This sounds interesting. But of course it adds complexity to the server.
Doing the replication (by duplicating write requests to multiplte servers)
in proxy servers in front of the memcached instances would keep the
memcached process simpler and the proxy is complety optional. But with the
proxy approach some things might be impossible (e.g. atomic updates).
Your idea with server<->server communication could be a solution for this,
yes.

> To pull that off, memcached(8) would have to act as a client and a 
> server.  Since none of us would want to introduce threading into 
> memcached(8), I'd have to start thinking about adding an async IO 
> interface to libmemcache(3) to prevent the daemon from blocking while 
> it's waiting for a response from its client.  Suddenly I see why Y! 
> uses the trick of a kqueue(2) of kqueue(2) descriptors to handle some 
> of its tasks....  *ponders*

But if the updates to the slave memcached instances are asynchronous you
lose the guarantee of atomic updates happing on all replicas. 

But doing ...

client request 
  -> memcached 1 receives request 
  -> memcached 1 processes request 
  -> memcached 1 duplicates requests to memcached 2 
     -> memcached 2 receives request 
     -> memcached 2 processes request 
     -> memcached 2 sends response to memcached 1
  -> memcached 1 reads response
  -> memcached 1 sends response to client
-> client reads response

... would really hurt performance.

> You won't hear a positive thing out of my mouth about MySQL... ever.... 
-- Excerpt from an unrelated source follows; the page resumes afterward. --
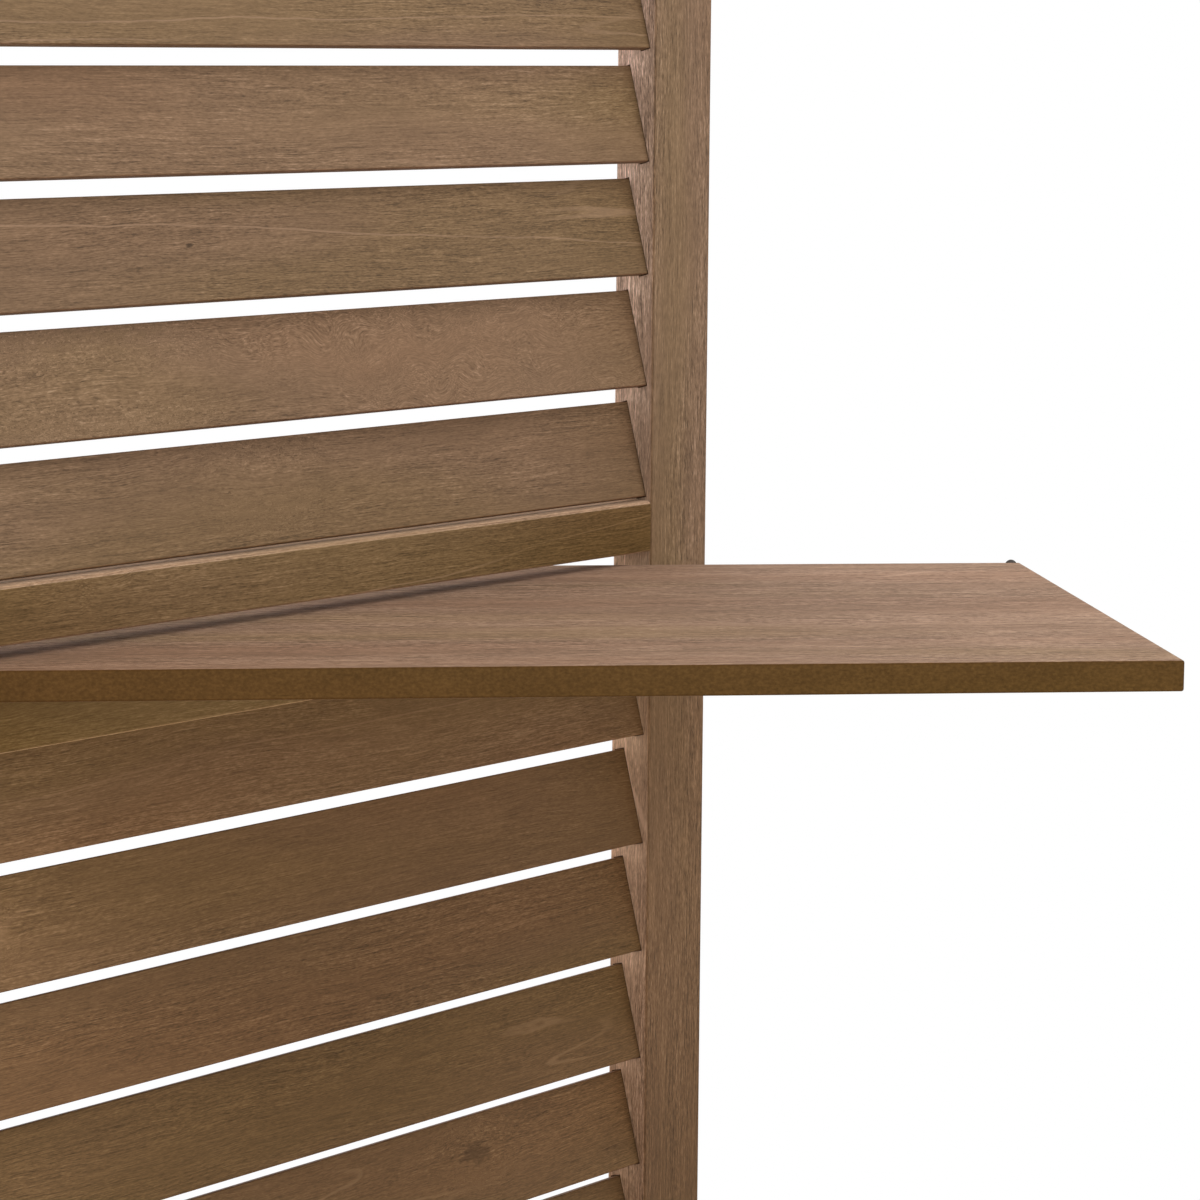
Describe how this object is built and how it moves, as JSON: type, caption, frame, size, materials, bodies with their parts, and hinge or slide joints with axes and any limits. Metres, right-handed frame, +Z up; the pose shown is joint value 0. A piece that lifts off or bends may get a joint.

Hm, I like MySQL itself for simple and fast applications. But if my bank
tells me that they store my savings in MySQL i might get a little worried
;-) And concerning MySQL cluster I think that it's just not ready for prime
time yet. 

> except that their marketing and advertising depts do a very good job 
> and should be commended for their ability to sell and create "buzz."  
> Getting replication added into memcached(8) is something that one of my 
> clients would very much like to see added and given it can be done with 
> zero overhead in the non-replicated case means it's very likely it 
> could happen.  -sc

I'm looking forward to it :-)

Sven